Your task is to give the number of lines in the listing that include "before", and nothing else.

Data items

-------

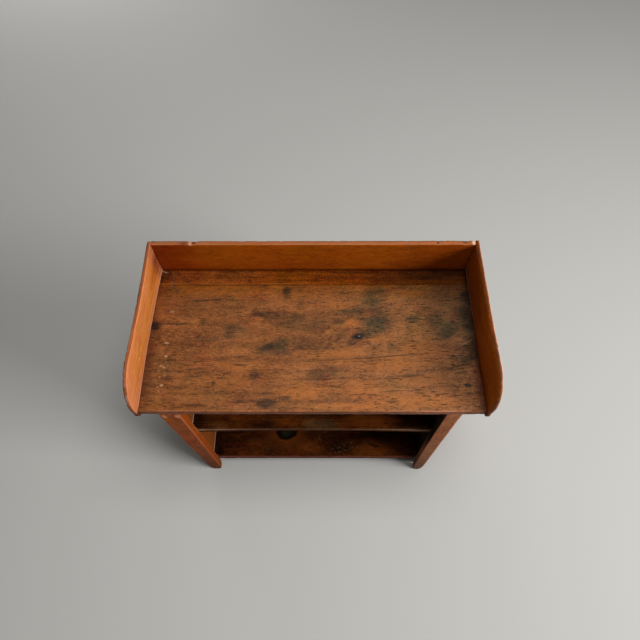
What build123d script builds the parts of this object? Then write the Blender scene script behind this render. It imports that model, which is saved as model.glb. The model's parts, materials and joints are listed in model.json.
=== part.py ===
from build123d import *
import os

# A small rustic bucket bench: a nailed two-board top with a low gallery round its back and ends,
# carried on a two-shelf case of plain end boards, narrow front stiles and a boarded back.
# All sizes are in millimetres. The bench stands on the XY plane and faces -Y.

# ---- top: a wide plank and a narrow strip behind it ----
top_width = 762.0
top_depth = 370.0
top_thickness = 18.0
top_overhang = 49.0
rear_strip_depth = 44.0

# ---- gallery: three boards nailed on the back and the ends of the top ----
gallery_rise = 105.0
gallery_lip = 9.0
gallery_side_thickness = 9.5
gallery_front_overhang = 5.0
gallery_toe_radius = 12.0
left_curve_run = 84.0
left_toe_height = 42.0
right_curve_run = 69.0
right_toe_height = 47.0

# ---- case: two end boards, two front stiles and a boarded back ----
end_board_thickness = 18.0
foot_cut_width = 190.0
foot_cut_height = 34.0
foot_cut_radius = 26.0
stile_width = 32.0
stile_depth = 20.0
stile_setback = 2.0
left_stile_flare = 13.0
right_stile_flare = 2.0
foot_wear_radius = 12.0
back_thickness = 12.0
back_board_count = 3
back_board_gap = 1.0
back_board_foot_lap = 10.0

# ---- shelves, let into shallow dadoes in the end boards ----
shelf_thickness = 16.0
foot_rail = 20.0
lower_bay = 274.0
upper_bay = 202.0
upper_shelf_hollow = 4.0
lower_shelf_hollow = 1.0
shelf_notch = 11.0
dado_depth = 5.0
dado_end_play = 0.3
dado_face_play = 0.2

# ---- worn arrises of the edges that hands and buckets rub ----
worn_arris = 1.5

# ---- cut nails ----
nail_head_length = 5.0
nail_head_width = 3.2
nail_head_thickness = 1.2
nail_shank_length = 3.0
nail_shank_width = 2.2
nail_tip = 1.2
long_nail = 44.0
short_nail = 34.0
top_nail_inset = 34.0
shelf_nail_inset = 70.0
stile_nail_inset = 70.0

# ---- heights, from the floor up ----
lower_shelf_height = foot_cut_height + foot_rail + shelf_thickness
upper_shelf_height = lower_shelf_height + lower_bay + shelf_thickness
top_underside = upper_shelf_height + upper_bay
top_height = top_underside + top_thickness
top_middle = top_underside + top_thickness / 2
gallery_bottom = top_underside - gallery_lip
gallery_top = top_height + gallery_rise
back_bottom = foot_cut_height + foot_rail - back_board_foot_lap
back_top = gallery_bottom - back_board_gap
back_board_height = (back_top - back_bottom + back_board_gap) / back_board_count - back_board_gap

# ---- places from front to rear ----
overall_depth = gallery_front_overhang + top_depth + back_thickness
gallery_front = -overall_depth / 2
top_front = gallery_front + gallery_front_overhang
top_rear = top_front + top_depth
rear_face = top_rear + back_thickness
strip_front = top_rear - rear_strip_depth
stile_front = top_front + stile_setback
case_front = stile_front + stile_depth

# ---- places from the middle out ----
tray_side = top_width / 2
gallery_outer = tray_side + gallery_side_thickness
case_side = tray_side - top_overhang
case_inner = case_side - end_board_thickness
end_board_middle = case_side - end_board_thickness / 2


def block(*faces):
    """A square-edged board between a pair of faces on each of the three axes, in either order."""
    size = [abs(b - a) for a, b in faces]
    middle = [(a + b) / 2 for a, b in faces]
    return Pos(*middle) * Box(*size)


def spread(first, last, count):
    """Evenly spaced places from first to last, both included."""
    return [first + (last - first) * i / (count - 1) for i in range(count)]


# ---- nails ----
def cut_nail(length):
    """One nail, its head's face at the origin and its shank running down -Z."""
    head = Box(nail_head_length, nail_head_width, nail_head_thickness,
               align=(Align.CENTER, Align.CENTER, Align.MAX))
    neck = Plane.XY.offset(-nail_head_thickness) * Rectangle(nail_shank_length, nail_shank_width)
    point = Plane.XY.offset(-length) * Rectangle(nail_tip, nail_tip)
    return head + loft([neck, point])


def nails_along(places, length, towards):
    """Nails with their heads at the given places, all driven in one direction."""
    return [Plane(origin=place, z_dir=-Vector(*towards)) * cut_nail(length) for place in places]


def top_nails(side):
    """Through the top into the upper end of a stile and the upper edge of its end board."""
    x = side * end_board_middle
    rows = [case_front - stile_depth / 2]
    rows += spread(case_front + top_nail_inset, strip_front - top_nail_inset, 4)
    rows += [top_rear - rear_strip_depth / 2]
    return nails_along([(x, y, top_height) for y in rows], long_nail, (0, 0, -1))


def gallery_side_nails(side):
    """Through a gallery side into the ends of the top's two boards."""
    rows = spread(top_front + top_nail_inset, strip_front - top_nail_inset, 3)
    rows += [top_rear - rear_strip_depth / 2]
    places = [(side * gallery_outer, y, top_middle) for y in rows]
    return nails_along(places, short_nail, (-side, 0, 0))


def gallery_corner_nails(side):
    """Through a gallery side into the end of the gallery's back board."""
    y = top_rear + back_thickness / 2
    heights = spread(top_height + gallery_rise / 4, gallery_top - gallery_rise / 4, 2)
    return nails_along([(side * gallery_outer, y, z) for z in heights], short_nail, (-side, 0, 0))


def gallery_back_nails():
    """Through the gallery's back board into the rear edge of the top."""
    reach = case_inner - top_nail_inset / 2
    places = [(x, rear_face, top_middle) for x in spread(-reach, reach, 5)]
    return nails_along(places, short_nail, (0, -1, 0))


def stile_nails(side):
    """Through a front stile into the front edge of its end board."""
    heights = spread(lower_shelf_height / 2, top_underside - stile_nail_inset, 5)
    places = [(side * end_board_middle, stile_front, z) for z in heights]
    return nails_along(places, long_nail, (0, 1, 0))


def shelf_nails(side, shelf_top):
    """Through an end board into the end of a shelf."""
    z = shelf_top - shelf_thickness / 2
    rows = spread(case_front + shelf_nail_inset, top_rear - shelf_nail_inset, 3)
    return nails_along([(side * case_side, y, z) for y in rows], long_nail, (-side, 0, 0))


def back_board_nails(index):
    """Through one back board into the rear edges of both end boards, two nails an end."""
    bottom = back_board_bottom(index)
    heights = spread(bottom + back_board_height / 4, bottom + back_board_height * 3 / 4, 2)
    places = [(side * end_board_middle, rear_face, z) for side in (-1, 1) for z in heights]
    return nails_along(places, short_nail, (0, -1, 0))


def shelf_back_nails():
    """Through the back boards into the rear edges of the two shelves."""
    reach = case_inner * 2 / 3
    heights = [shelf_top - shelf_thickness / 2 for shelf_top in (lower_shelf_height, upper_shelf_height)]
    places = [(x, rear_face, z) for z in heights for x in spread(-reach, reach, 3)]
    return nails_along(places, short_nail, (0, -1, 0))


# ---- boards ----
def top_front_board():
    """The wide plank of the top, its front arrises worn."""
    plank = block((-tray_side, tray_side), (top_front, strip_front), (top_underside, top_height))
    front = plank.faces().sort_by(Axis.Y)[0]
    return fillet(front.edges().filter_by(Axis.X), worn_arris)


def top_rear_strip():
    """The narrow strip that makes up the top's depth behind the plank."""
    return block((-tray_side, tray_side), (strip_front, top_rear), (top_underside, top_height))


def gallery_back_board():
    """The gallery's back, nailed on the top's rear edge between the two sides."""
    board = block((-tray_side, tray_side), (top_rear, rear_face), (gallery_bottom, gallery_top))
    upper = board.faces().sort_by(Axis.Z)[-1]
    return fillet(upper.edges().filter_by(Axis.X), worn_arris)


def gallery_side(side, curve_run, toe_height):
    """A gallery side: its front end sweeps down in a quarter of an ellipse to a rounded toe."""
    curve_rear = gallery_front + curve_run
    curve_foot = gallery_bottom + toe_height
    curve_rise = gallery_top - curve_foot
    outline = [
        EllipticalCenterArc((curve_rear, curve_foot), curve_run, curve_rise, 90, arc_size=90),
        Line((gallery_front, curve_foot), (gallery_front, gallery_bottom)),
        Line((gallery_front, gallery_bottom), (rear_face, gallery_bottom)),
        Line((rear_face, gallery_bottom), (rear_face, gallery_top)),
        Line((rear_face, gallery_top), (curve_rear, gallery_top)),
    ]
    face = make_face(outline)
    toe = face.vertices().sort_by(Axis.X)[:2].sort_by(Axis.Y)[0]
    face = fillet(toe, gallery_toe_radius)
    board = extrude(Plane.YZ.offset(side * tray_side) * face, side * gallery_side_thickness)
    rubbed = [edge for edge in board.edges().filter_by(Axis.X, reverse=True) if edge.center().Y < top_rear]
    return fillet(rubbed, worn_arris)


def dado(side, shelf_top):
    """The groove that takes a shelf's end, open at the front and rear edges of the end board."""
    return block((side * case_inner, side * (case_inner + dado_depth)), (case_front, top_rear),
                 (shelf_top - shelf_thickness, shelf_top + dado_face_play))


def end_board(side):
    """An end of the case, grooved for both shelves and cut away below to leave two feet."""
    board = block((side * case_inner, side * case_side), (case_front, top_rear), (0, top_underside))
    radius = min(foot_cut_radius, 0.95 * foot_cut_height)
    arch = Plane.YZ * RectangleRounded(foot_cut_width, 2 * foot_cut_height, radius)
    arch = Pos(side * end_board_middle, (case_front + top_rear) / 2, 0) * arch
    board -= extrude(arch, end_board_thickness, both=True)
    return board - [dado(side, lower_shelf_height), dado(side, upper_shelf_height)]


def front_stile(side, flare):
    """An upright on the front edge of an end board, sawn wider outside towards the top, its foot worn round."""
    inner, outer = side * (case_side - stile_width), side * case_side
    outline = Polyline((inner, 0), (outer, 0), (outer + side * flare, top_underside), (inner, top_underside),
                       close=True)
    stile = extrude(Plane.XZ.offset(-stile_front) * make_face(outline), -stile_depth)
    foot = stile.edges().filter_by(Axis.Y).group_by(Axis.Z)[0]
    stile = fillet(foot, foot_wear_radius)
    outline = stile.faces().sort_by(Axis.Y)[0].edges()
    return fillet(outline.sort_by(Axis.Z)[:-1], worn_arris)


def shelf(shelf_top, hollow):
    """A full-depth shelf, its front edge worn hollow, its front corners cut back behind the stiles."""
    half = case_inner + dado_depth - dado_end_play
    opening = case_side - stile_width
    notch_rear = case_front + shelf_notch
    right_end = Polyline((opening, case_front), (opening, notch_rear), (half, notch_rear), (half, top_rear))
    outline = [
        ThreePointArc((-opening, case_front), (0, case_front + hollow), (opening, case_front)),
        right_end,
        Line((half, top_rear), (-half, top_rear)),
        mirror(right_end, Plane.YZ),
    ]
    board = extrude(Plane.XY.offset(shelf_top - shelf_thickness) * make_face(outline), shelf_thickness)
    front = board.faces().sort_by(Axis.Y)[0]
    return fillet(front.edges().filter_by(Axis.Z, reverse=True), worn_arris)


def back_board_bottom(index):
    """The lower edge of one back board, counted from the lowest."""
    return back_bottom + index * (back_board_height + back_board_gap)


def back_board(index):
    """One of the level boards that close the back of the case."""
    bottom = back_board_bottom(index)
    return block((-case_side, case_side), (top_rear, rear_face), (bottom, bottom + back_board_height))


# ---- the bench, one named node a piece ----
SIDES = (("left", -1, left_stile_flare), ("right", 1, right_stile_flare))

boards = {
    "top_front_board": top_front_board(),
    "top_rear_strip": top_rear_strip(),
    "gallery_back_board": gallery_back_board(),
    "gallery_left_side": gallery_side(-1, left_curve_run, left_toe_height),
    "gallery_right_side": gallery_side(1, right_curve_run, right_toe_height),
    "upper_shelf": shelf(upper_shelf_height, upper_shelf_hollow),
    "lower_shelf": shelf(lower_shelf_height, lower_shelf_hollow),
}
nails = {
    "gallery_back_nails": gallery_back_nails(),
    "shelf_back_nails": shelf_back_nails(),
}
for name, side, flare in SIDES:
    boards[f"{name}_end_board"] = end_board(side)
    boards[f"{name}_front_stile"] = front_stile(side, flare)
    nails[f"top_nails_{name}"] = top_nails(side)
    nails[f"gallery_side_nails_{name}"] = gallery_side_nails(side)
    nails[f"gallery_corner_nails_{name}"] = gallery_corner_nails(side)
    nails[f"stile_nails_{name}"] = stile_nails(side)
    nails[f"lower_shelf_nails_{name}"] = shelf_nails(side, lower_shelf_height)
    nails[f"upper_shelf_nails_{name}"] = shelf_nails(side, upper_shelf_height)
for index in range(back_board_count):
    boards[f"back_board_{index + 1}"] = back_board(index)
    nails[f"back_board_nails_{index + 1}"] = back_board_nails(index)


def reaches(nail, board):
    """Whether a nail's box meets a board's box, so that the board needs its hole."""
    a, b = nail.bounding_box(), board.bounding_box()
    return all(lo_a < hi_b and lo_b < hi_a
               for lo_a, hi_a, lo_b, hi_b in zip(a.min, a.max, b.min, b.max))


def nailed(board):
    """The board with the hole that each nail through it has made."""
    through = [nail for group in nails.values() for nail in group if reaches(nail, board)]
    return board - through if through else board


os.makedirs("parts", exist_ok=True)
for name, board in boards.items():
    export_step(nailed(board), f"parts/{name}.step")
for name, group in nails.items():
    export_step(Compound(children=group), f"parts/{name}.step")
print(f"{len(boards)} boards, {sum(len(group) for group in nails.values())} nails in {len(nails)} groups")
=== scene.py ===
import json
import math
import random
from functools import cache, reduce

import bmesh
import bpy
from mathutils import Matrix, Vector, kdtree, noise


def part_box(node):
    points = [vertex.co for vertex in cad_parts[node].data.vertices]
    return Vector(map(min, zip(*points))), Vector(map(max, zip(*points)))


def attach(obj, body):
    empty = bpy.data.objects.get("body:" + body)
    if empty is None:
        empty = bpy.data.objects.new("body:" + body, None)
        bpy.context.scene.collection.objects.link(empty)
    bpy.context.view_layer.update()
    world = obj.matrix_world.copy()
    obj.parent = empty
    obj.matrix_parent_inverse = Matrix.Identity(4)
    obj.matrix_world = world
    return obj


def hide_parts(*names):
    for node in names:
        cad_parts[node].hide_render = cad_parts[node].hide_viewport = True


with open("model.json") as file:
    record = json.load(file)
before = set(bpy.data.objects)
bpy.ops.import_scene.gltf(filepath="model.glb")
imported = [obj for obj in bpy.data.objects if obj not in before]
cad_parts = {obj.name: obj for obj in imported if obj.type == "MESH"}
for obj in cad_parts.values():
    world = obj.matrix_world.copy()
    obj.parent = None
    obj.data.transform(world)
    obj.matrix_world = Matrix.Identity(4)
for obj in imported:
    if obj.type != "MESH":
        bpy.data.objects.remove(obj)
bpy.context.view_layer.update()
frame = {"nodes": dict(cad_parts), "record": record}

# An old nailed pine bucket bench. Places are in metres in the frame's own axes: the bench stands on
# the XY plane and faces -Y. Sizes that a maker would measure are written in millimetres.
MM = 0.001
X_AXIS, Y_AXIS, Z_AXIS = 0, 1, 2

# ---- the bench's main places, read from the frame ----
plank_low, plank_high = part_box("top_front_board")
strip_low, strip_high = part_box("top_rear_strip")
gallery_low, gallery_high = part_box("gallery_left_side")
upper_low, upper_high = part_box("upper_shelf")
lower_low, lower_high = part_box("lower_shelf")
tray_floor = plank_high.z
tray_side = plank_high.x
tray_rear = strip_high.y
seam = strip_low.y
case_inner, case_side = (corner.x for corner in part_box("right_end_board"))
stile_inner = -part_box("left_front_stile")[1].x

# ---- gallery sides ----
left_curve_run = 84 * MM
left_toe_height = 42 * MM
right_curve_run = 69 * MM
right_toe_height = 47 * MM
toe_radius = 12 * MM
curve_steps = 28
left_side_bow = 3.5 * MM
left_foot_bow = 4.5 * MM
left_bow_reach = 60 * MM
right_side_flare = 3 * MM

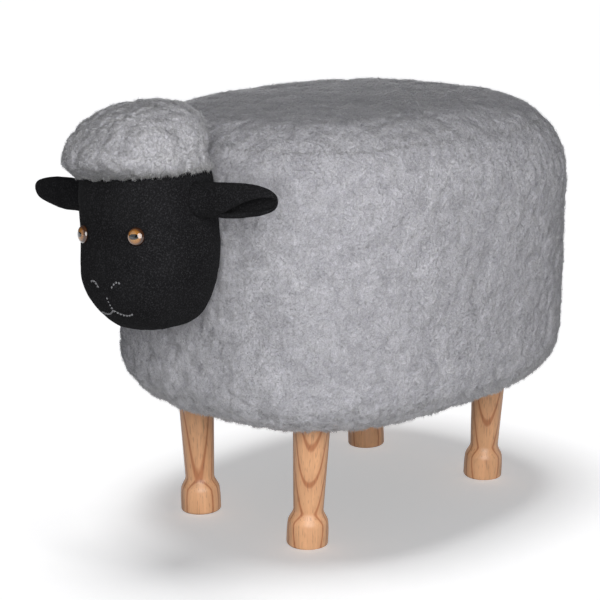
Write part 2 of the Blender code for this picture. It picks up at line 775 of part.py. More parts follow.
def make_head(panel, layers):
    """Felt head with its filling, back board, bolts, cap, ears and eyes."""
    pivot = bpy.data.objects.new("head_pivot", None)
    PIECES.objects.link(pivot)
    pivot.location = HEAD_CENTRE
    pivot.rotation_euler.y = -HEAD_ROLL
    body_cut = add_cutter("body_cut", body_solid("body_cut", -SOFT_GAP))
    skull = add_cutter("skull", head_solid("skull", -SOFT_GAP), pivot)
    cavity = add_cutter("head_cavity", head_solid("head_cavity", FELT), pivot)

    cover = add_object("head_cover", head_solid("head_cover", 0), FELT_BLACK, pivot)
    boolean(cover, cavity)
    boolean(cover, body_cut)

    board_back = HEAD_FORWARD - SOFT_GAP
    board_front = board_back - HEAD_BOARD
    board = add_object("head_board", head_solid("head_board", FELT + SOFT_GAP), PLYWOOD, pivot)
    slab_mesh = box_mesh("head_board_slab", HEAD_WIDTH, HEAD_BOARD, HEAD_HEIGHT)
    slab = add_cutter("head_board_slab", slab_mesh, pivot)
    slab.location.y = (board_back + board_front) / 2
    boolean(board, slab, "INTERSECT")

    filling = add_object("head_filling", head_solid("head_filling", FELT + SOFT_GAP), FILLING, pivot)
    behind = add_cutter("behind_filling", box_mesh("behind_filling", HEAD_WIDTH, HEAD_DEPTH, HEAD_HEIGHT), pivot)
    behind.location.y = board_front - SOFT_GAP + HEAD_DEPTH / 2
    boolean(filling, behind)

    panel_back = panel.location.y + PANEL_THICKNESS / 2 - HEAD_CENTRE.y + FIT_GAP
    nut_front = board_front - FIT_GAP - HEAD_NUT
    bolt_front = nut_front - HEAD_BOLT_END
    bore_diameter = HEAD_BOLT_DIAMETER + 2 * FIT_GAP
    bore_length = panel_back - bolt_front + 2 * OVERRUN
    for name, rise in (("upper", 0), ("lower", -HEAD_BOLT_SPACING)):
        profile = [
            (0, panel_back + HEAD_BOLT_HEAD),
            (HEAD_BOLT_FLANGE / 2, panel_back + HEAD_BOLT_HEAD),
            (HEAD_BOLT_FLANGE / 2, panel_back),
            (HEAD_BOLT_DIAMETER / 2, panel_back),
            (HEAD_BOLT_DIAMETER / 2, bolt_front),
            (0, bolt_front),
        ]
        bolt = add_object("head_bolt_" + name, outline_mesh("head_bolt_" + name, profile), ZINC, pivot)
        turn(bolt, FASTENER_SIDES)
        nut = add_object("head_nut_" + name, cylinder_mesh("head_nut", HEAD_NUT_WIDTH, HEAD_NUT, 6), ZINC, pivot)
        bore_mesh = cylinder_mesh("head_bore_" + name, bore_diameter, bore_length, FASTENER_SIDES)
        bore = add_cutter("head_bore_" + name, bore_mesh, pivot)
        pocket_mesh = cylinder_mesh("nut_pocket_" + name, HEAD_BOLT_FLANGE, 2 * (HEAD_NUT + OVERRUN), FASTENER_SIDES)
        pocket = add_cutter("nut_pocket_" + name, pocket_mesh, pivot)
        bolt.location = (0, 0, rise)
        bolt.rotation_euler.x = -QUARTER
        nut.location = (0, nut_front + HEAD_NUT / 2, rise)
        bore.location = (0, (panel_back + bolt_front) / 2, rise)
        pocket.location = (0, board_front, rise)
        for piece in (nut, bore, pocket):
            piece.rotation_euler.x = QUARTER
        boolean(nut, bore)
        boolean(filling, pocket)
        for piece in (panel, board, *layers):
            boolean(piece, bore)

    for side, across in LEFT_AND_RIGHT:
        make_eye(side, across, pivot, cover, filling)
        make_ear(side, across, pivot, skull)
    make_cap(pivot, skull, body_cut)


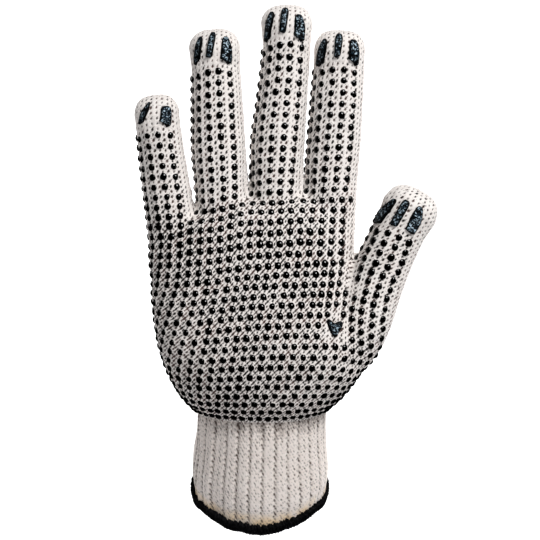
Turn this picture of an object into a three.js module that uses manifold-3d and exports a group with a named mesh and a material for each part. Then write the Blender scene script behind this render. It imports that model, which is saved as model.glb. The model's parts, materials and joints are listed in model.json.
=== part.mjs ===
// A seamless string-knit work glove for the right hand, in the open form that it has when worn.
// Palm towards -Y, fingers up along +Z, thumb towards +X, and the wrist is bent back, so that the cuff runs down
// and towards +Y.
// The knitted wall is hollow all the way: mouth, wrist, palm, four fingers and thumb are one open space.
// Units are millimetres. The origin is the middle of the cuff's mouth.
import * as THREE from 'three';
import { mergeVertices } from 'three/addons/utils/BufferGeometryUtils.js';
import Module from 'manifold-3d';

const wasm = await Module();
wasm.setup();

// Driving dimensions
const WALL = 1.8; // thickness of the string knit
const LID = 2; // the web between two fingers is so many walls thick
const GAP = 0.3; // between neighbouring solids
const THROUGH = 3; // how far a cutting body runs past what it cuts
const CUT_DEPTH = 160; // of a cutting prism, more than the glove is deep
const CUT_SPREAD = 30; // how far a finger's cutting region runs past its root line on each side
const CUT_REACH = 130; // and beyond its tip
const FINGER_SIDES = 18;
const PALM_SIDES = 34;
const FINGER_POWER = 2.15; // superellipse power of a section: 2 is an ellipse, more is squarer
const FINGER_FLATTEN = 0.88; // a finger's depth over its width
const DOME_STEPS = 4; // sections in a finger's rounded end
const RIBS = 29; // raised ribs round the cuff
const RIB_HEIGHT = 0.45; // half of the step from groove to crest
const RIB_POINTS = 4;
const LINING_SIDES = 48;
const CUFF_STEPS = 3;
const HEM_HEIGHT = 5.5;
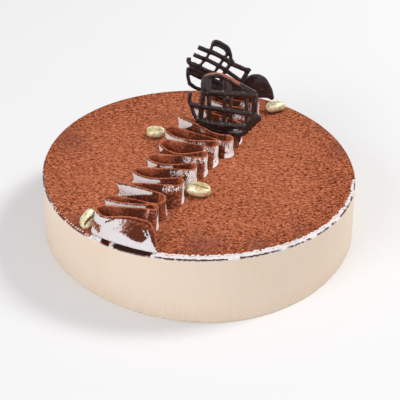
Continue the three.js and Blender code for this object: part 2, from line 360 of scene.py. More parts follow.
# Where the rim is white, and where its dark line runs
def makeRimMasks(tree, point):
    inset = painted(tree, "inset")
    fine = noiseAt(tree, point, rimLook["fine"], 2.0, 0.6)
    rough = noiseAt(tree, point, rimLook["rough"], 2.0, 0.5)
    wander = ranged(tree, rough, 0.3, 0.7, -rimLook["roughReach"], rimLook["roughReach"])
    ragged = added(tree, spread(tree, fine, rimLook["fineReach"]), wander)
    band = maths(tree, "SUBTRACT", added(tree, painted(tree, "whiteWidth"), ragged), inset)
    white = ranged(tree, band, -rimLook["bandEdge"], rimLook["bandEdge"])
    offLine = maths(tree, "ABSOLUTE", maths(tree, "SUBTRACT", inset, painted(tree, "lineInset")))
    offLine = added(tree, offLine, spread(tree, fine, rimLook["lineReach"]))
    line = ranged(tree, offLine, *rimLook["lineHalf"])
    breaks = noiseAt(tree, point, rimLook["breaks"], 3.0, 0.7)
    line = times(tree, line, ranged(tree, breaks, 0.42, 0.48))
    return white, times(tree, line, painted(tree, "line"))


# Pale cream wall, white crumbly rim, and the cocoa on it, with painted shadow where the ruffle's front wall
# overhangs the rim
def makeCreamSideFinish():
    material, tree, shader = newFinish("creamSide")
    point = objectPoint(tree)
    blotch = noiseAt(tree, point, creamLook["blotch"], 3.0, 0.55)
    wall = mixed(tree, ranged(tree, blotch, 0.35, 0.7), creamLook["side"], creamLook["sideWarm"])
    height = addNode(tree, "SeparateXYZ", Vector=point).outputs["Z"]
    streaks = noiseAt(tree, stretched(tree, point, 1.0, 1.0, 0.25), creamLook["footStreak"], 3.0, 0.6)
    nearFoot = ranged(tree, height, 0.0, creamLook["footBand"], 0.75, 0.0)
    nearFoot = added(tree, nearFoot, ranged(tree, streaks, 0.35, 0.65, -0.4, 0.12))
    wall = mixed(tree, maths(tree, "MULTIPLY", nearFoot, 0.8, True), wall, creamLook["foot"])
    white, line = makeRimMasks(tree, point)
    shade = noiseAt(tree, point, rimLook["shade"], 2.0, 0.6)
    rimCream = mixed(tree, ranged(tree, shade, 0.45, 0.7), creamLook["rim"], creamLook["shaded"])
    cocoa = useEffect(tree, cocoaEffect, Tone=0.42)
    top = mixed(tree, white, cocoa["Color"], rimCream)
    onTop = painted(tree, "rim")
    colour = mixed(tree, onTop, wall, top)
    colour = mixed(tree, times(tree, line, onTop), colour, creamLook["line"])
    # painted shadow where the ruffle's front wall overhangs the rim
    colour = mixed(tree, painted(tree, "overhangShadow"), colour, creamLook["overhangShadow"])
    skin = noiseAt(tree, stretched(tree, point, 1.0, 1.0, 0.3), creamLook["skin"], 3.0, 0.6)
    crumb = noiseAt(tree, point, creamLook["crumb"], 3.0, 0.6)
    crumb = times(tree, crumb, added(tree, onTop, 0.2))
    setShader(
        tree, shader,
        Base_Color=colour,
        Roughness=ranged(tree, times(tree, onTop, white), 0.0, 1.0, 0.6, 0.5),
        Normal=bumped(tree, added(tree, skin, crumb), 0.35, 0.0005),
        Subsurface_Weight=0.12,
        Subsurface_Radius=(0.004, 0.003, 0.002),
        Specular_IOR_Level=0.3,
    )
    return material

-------

* _Exercise answer_:
2